Yesterday the Dow rebounded 55 points to 14,511 after having retraced for a few days, largely on the back of the Federal Reserve’s reassurance it will keep buying bonds to spur economic growth. At its interest rate meeting yesterday, the FOMC left its benchmark rate unchanged reiterating it will stay near zero as long as unemployment remains above 6.5%. At the same time, forecast for economic expansion stands at 2.3% to 2.8%, marginally lower than earlier predicted.

This has meant that this morning the FTSE opened flat to slightly lower but in the early stages of the session the index has come under some selling pressure with bears pushing it back below 6400 to 6390 at the time of writing. Some really bad and far worse than expected German PMI data has just been released and so that’s putting the pressure on equities.

Amid a supportive statement for the global markets from the Federal Reserve, Cyprus fate is yet to unfold as the country seeks financial aid from Russia. With the Cypriot banks reported to stay closed this week or until a deal is reached, how the situation will end is anybody’s guess. Nonetheless, going by the principle that no news is better than bad news the euro found strength to gain 52 pips versus the greenback closing at 1.2934. The German PMI data as mentioned has also meant the single currency has just taken a 180 degree turn and is heading lower with EUR/USD trading at 1.2890 at the time of writing.

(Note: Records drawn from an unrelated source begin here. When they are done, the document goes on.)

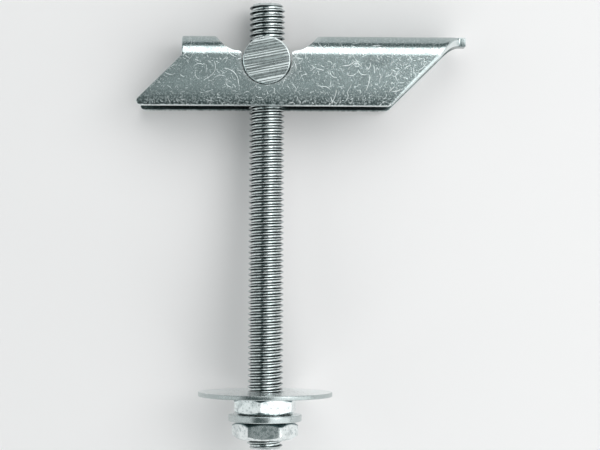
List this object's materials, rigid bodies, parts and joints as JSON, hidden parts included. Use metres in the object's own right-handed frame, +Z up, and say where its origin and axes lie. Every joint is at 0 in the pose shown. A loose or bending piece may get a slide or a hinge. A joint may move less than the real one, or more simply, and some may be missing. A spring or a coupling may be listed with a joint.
{
  "type": "gravity toggle bolt",
  "caption": "Gravity toggle bolt: pressed channel bar on a trunnion nut, threaded rod, large and small washers and thin hexagon nuts.",
  "frame": {"origin": "middle of the floor area that the lying bolt covers, at floor height", "axes": "+Y along the rod towards its tip and the channel (the rod leans 6.5 degrees down that way), +X along the channel towards its long end, +Z up"},
  "size_m": [0.0734, 0.0996, 0.0299],
  "materials": {
    "pressed_zinc": "mottled zinc plate on pressed steel",
    "turned_zinc": "zinc plate over fine saw lines",
    "thread_zinc": "bright zinc plate",
    "washer_zinc": "bright zinc plate, softened punched edge",
    "nut_zinc": "bright zinc plate with fine forging marks"
  },
  "bodies": {
    "rod": {"threaded_rod": "thread_zinc"},
    "trunnion": {"trunnion_nut": "turned_zinc"},
    "bar": {"toggle_channel": "pressed_zinc"},
    "large_washer": {"large_washer": "washer_zinc"},
    "upper_nut": {"upper_nut": "nut_zinc"},
    "small_washer": {"small_washer": "washer_zinc"},
    "lower_nut": {"lower_nut": "nut_zinc"}
  },
  "joints": [
    {"name": "toggle_travel", "type": "slide", "parent": "rod", "child": "trunnion", "axis": [0, 0.9937, -0.1124], "range_m": [-0.02, 0.0075]},
    {"name": "bar_pivot", "type": "hinge", "parent": "trunnion", "child": "bar", "pos_m": [-0.00784, 0.03632, 0.0066], "axis": [0, 0.1124, 0.9937], "range_deg": [-44, 44]},
    {"name": "washer_travel", "type": "slide", "parent": "rod", "child": "large_washer", "axis": [0, 0.9937, -0.1124], "range_m": [0, 0.024]},
    {"name": "upper_nut_spin", "type": "hinge", "parent": "large_washer", "child": "upper_nut", "pos_m": [-0.00784, -0.0399, 0.01522], "axis": [0, 0.9937, -0.1124], "range_deg": [0, 6913]},
    {"name": "lower_travel", "type": "slide", "parent": "rod", "child": "small_washer", "axis": [0, 0.9937, -0.1124], "range_m": [-0.002, 0]},
    {"name": "lower_nut_spin", "type": "hinge", "parent": "small_washer", "child": "lower_nut", "pos_m": [-0.00784, -0.04536, 0.01584], "axis": [0, 0.9937, -0.1124], "range_deg": [-577, 0]}
  ],
  "couplings": [
    {"joint": "upper_nut_spin", "follows": "washer_travel", "rad_per_m": 5026.5},
    {"joint": "lower_nut_spin", "follows": "lower_travel", "rad_per_m": 5026.5}
  ]
}
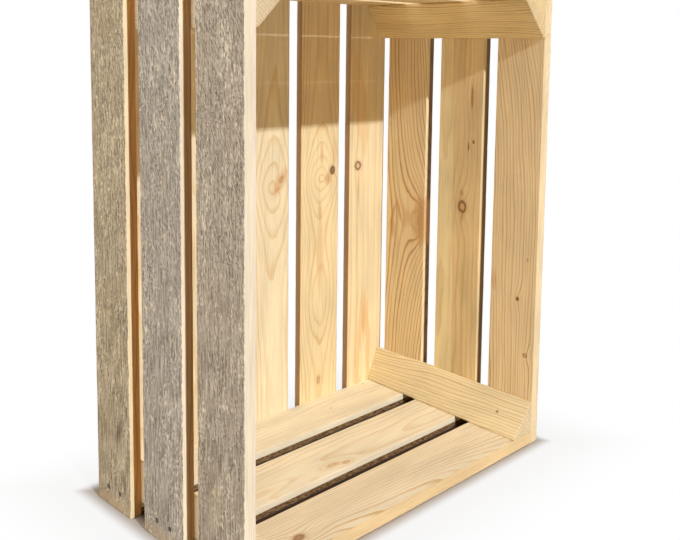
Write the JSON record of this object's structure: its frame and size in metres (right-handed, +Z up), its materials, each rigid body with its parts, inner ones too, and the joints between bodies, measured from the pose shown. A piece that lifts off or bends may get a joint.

Gold prices were on the defence even before the Fed’s statement on profit taking after rallying for four days. Chairman Ben Bernanke has triggered renewed optimism in the global markets, discarding the latest concerns due to the Cypriot banking crisis. That sent gold prices even lower to $1605.7, $7.4 decline for the session.

The WTI crude prices recovered 94 cents yesterday to finish at $93.35 following an ongoing pledge by the Federal Reserve that it will keep the pace of asset buying to improve growth and the job sector ‘substantially’. At the same time, the US Department of Energy indicated a surprise fall in the weekly crude oil stockpiles which was also a supportive feature.